[b-greek] Re: Jesus' Corpse

From: porson (porson@ix.netcom.com)
Date: Wed Mar 06 2002 - 17:22:37 EST


Carl wrote:

>I think this is really more of a translation question than a question about
>the Greek. My sense is that PTWMA and SWMA, while not completely
>synonymous, do overlap; PTWMA is only used of a dead body; SWMA may be (the
>main square of Alexandria, where Alexander's sarcophagus was publicly
>entombed (like Lenin's centuries later on Red Square in Moscow) was termed
>SWMA for that very reason.
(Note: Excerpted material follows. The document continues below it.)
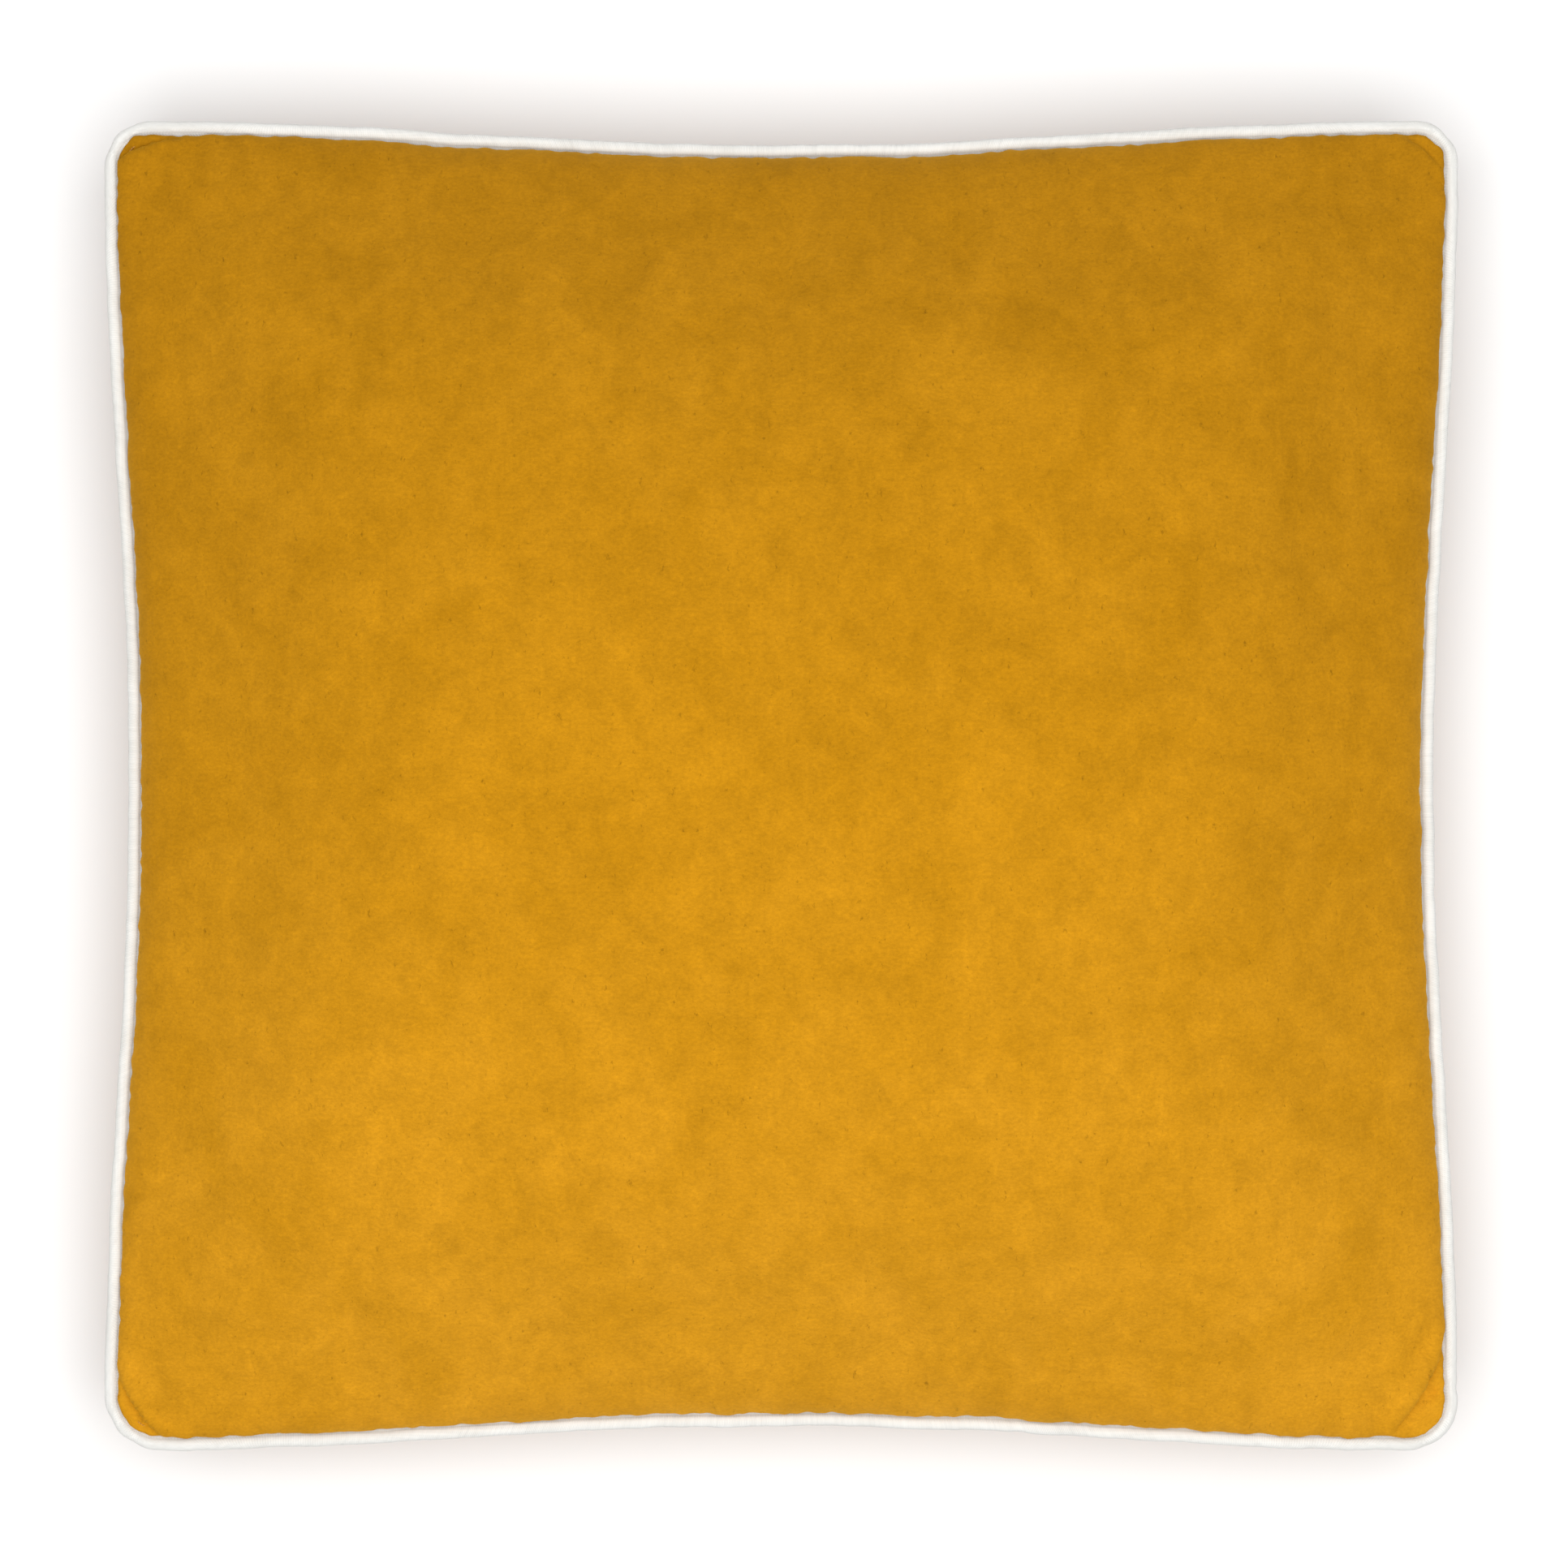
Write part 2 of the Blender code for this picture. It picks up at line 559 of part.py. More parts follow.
def stitching(line, thread):
    """Topstitching beside the slot, and a bar tack over each of its ends."""
    lift = GAP + SEAM_THREAD / 2
    for name, side in (("lower", 1), ("upper", -1)):
        centre = (side * (SLOT_HALF + STITCH_INSET), lift)
        section = circle_points(SEAM_THREAD / 2, THREAD_SIDES, centre, closed=True)
        bm = prism(section, -ZIP_HALF, ZIP_HALF, axis=0)
        add_object(f"zip_topstitch_{name}", bm, thread, smooth=True, parent=line)
    start = ZIP_HALF + ZIP_TAPER + GAP
    for name, side in (("left", -1), ("right", 1)):
        low, high = across(side, start, start + BARTACK_LENGTH)
        bm = bmesh.new()
        block(bm, (low, -BARTACK_WIDTH / 2, GAP), (high, BARTACK_WIDTH / 2, GAP + SEAM_THREAD))
        add_object(f"zip_bartack_{name}", bm, thread, parent=line)


def slider(line, metal):
    """Two plates joined by a wedge in front, with side walls over the coils and a bail for the pull."""
    half = SLIDER_LENGTH / 2
    bottom = -INNER_PLATE - SLIDER_PLATE
    bm = bmesh.new()
    block(bm, (-half, -SLIDER_HALF, bottom), (half, SLIDER_HALF, PLATE_TOP))
    upright = [edge for edge in bm.edges if abs(edge.verts[0].co.z - edge.verts[1].co.z) > SLIDER_PLATE]
    bmesh.ops.bevel(bm, geom=upright, offset=SLIDER_WALL, segments=3, profile=0.5, affect="EDGES")
    body = add_object("zip_slider", bm, metal, parent=line, location=(SLIDER_X, 0, 0))
    past = SLIDER_HALF + SLIDER_WALL
    side = [(past, -INNER_PLATE), (past, -COIL_DEPTH), (CHANNEL_HALF, -COIL_DEPTH),
            (CHANNEL_HALF, -PLATE_DEPTH)]
    outline = side + [(-y, z) for y, z in reversed(side)]
    channel = prism(outline, -SLIDER_LENGTH, SLIDER_LENGTH, axis=0)
    combine(body, add_object("slider_channel", channel, metal, parent=body), "DIFFERENCE")
    tip, wide = WEDGE_TIP, WEDGE_WIDTH / 2
    outline = [(tip, 0), (tip + WEDGE_LENGTH / 2, -wide), (half - GAP, -wide), (half - GAP, wide),
               (tip + WEDGE_LENGTH / 2, wide)]
    wedge = prism(outline, bottom + SLIDER_PLATE / 2, PLATE_TOP - SLIDER_PLATE / 2, axis=2)
    combine(body, add_object("slider_wedge", wedge, metal, parent=body), "UNION")
    combine(body, add_object("slider_bail", bail_arch(), metal, parent=body), "UNION")
    return body


def bail_arch():
    """The arch that holds the pull's bar: a half ring on two legs."""
    room = PULL_BAR / 2 + 2 * GAP
    foot = PLATE_TOP - SLIDER_PLATE / 4
    centre = (0.0, PULL_HEIGHT)
    outer = circle_points(room + BAIL_THICKNESS, 10, centre, 0, math.pi)
    inner = circle_points(room, 10, centre, math.pi, 0)
    outline = [(room + BAIL_THICKNESS, foot)] + outer + [(-room - BAIL_THICKNESS, foot), (-room, foot)]
    outline += inner + [(room, foot)]
    return prism(outline, -BAIL_WIDTH / 2, BAIL_WIDTH / 2, axis=1)


def pull(body, metal):
    """A flat tab with a window; the bar at the window's end is the hinge. It hangs along +Z."""
    reach = PULL_BAR / 2 + 2 * GAP + BAIL_THICKNESS + 2 * GAP
    window_half = BAIL_WIDTH / 2 + GAP
    radius = PULL_WIDTH / 2
    tip = circle_points(radius, 10, (0.0, PULL_LENGTH - radius), 0, math.pi)
    outline = [(-radius, -PULL_BAR / 2), (radius, -PULL_BAR / 2)] + tip
    bm = prism(outline, -PULL_BAR / 2, PULL_BAR / 2, axis=0)
    tab = add_object("zip_pull", bm, metal, parent=body, location=(0, 0, PULL_HEIGHT))
    window = bmesh.new()
    block(window, (-PULL_BAR, -window_half, PULL_BAR / 2), (PULL_BAR, window_half, reach))
    combine(tab, add_object("pull_window", window, metal, parent=tab), "DIFFERENCE")


# ---------------------------------------------------------------- the model
def build():
    clear_scene()
    velvet = make_material("velvet", (0.60, 0.27, 0.02), 0.90)
    piping_cloth = make_material("piping_cloth", (0.83, 0.77, 0.66), 0.85)
    cotton = make_material("cotton", (0.76, 0.72, 0.63), 0.90)
    ochre_thread = make_material("ochre_thread", (0.50, 0.22, 0.02), 0.60)
    white_thread = make_material("white_thread", (0.82, 0.81, 0.78), 0.60)
    tape = make_material("zip_tape", (0.47, 0.21, 0.02), 0.80)
    nylon = make_material("zip_nylon", (0.50, 0.23, 0.03), 0.40)
    metal = make_material("zip_metal", (0.62, 0.60, 0.56), 0.30, metallic=1.0)
    ticking = make_material("ticking", (0.82, 0.82, 0.80), 0.85)
    fibre = make_material("fibre", (0.88, 0.88, 0.87), 0.95)
    label = make_material("label", (0.85, 0.85, 0.83), 0.50)

    front_panel(velvet)
    back_panels(velvet)
    piping(piping_cloth, cotton)
    seam_threads(ochre_thread, white_thread)
    insert_shells(ticking)
    insert_filling(fibre)
    labels(label)
    line = zip_frame()
    tapes_and_coils(line, tape, nylon)
    stops(line, metal)
    stitching(line, ochre_thread)
    pull(slider(line, metal), metal)


build()
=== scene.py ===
# %% [markdown]
# # A velvet throw pillow
# This is a square throw pillow: a velvet cover with a piped edge, a zip along the bottom of the back, and a
# fibre-filled insert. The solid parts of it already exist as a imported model, which is loaded first as the
# frame. Each soft piece is then made again with real folds, stitches and cloth finishes in the same place.

import json
import math

import bmesh
import bpy
import numpy as np
from mathutils import Matrix, Vector, noise


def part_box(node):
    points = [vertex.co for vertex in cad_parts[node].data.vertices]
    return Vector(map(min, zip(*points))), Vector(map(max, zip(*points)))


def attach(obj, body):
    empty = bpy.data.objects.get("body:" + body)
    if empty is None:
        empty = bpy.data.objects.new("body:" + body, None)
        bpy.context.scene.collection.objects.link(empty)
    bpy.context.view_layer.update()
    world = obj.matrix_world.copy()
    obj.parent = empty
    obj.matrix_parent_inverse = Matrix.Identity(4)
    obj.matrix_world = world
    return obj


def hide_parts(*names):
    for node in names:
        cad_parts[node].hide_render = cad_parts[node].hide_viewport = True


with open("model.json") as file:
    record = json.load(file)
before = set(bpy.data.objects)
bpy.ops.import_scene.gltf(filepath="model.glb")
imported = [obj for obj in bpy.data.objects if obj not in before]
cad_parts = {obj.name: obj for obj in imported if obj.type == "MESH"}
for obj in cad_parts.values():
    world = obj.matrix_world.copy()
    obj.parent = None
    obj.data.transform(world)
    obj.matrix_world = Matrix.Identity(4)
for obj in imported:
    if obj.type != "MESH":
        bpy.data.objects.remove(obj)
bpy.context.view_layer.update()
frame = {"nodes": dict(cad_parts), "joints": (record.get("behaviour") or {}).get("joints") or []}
scene = bpy.context.scene

# %% [markdown]
# ## Sizes from the frame
# The pieces must sit exactly where the solid model has them. The crown, the level of the seam and, further
# down, the zip's axes and coils are measured on it. The other sizes are the ones that it was made with.

# %% Sizes of the pillow
MM = 0.001
piping_low, piping_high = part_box("piping_cover")
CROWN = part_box("front_panel")[1][2]     # the highest point of the front
SEAM = (piping_low[2] + piping_high[2]) / 2
PIPING_RADIUS = 2.5 * MM
PIPING_REACH = 2.8 * MM                 # from the seam out to the piping's centre
WIDTH, HEIGHT = 0.508, 0.499            # over the piping, corner to corner
HALF_X = WIDTH / 2 - PIPING_REACH - PIPING_RADIUS
HALF_Y = HEIGHT / 2 - PIPING_REACH - PIPING_RADIUS
CORNER = 17 * MM                        # the solid model's corner radius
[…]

Pythagoreans and Plantonists were fond of citing
>the symbolic formula SWMA SHMA: "the body is a tomb," pointing to the
>paradox of the living body as an essentially dead vessel containing the
>living spirit.

Possibly there is more to this than merely the choice of the translator.
PTWMA seems to be related to PIPTW, and appears to be used fairly
consistently to refer to a dead body, a fall, a misfortune, a ruined
building, etc.

SWMA, on the other hand, with the exception of Homer, seems to refer for
the most part, but not exclusively, to a living body or to the body as
opposed to spirit (hence the Pyhtagorean example cited by Carl), or
idiomatically, to various states of health.